If Beverly Hills Cop II was the most blatant (and contemptuous) example of 'more of the same' that the 1980s could offer, than Home Alone 2: Lost in New York deserves the same crown for the 1990s. The career-making success of the original film, for both its star Macaulay Culkin and its director Chris Columbus, meant that a follow-up was as inevitable as the tides. But even after more than 15 years, it's quite staggering how little effort went into bringing anything new to the table, and even on nostalgic terms it's at the very best hanging on the original's coattails.

It's a common tactic among either sequels or spin-off projects to take familiar characters and put them in a new situation - it's a trick that's been tried on everything from Are You Being Served?: The Movie to Sex and the City 2. Fish-out-of-water stories can become tiresome very quickly if they're not anchored itoeither a witty script or good performances, but at the very least., most films which go down this route at least make an effort to emphasise the differences in culture, even if it's just a passing, off-hand comment about how fast people move or the fact that there's no phone signal.

The single biggest problem with Home Alone 2 (as it will hereafter be known) is the contempt it shows for its target audience. It makes precisely zero effort to innovate, either in its plot or its gags, because it presumes that people will pay to see it regardless of the content on the basis that the original was so popular. It even goes so far as deliberately re-staging or replicating the same physical or visual gags as the first film, grotesquely overconfident that lightning will strike twice. Even with a rushed production schedule - during which time a number of the crew's cameras froze while filming the Christmas scenes - there is no excuse for such an appalling attitude.

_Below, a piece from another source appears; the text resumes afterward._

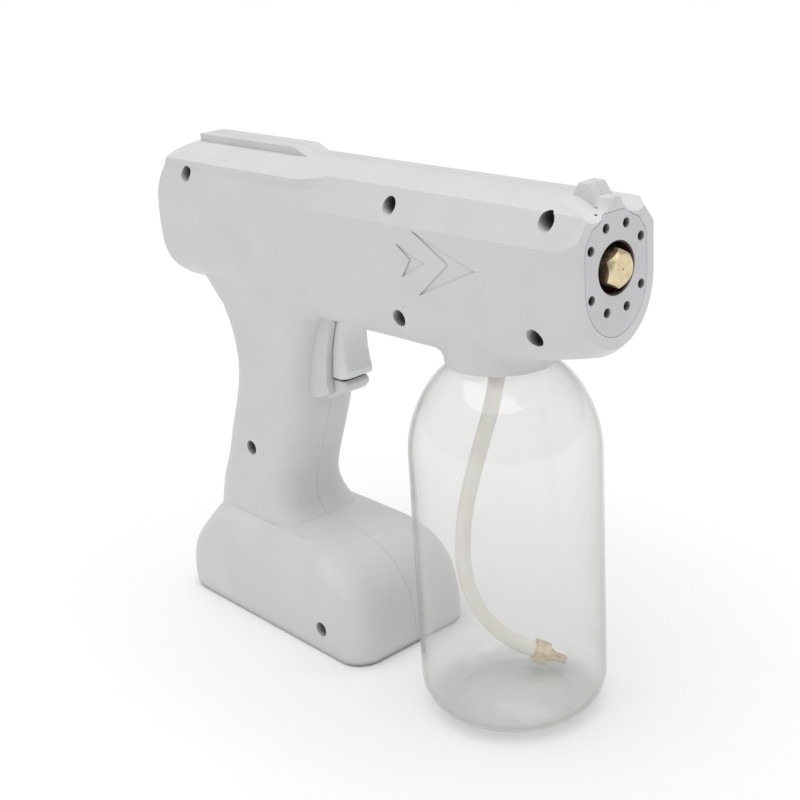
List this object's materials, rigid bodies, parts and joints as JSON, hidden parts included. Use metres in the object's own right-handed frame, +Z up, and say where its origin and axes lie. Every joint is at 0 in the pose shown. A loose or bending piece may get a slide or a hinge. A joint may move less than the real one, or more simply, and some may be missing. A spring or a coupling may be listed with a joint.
{
  "type": "electrostatic disinfectant sprayer",
  "caption": "Cordless pistol-grip disinfectant sprayer with a brass nozzle in a light ring and a clear screw-on bottle under the barrel.",
  "frame": {"origin": "on the floor, under the middle of the gun's bounding box", "axes": "+X is where it sprays, +Z is up, the housing halves part at y = 0"},
  "size_m": [0.2744, 0.082, 0.2393],
  "materials": {
    "shell": "fine moulded texture",
    "front_plate": "fine moulded texture",
    "screw_steel": "zinc plated",
    "brass": "machined",
    "dark_insulator": "glossy",
    "inner_plastic": "moulded",
    "seal_rubber": "matt",
    "electrode_steel": "bright",
    "potting": "potted",
    "circuit_board": "solder mask",
    "led_lens": "clear tinted",
    "motor_steel": "zinc plated",
    "magnet": "ferrite",
    "acetal": "machined acetal",
    "ground_steel": "ground",
    "silicone": "translucent silicone",
    "clear_pet": "clear blown PET",
    "trigger_plastic": "fine moulded texture",
    "spring_steel": "bright wire",
    "black_plastic": "moulded",
    "cell_wrap": "shrink wrap",
    "nickel": "nickel",
    "wire_jacket": "PVC",
    "holder_plastic": "moulded"
  },
  "bodies": {
    "housing": {"housing_right": "shell", "housing_left": "shell", "housing_screws": "screw_steel", "front_plate": "front_plate", "nozzle": "brass", "nozzle_holder": "inner_plastic", "nozzle_seal": "seal_rubber", "nozzle_shroud": "dark_insulator", "charge_electrode": "electrode_steel", "high_voltage_module": "potting", "led_board": "circuit_board", "leds": "led_lens", "motor_can": "motor_steel", "motor_magnets": "magnet", "motor_end_cap": "black_plastic", "pump_body": "acetal", "pump_cover": "acetal", "pump_screws": "screw_steel", "pump_shaft_seal": "seal_rubber", "idler_pin": "ground_steel", "pump_inlet_hose": "silicone", "pump_outlet_hose": "silicone", "bottle_socket": "inner_plastic", "vent_valve": "seal_rubber", "suction_hose": "silicone", "suction_fitting": "brass", "trigger_switch": "black_plastic", "trigger_spring": "spring_steel", "power_switch": "black_plastic", "charge_socket": "black_plastic", "control_board": "circuit_board", "battery_holder": "holder_plastic", "battery_cells": "cell_wrap", "battery_strips": "nickel", "wiring": "wire_jacket"},
    "trigger_body": {"trigger": "trigger_plastic", "switch_plunger": "black_plastic"},
    "pump_rotor": {"motor_rotor": "ground_steel", "drive_gear": "ground_steel"},
    "idler": {"idler_gear": "ground_steel"},
    "seal_body": {"bottle_seal": "seal_rubber"},
    "bottle_body": {"bottle": "clear_pet"},
    "button_body": {"power_button": "trigger_plastic"}
  },
  "joints": [
    {"name": "trigger_slide", "type": "slide", "parent": "housing", "child": "trigger_body", "axis": [-1, 0, 0], "range_m": [0, 0.006], "stiffness_N_per_m": 600, "springref_m": -0.004, "deforming": ["trigger_spring"]},
    {"name": "button_press", "type": "slide", "parent": "housing", "child": "button_body", "axis": [1, 0, 0], "range_m": [0, 0.0012], "stiffness_N_per_m": 1500, "springref_m": -0.0006},
    {"name": "rotor_spin", "type": "hinge", "parent": "housing", "child": "pump_rotor", "pos_m": [0.0298, 0, 0.204], "axis": [1, 0, 0], "continuous": true},
    {"name": "idler_spin", "type": "hinge", "parent": "housing", "child": "idler", "pos_m": [0.0298, 0, 0.196], "axis": [1, 0, 0], "continuous": true},
    {"name": "bottle_drop", "type": "slide", "parent": "housing", "child": "seal_body", "axis": [0, 0, -1], "range_m": [0, 0.00375]},
    {"name": "bottle_turn", "type": "hinge", "parent": "seal_body", "child": "bottle_body", "pos_m": [0.073, 0, 0.1], "axis": [0, 0, 1], "range_deg": [0, 450]}
  ],
  "couplings": [
    {"joint": "idler_spin", "follows": "rotor_spin", "ratio": -1},
    {"joint": "bottle_drop", "follows": "bottle_turn", "m_per_rad": 0.00047746}
  ]
}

What's perplexing about this is that screenwriter John Hughes put a lot of effort into writing the sequel. He wrote multiple drafts of the screenplay, and chose New York specifically on the grounds that it was "a great place to lose him. It's a huge city. The kid can get in lots of trouble." Hughes' reputation was still riding high by the time of the first Home Alone, even if audiences' tolerance for his high school teenage archetypes was wearing thin (Heathers contains all the proof you'll need of this). One can only assume that this was the moment where his creative talent began to desert him, and his subsequent screenplays indicate that this was no mere aberration.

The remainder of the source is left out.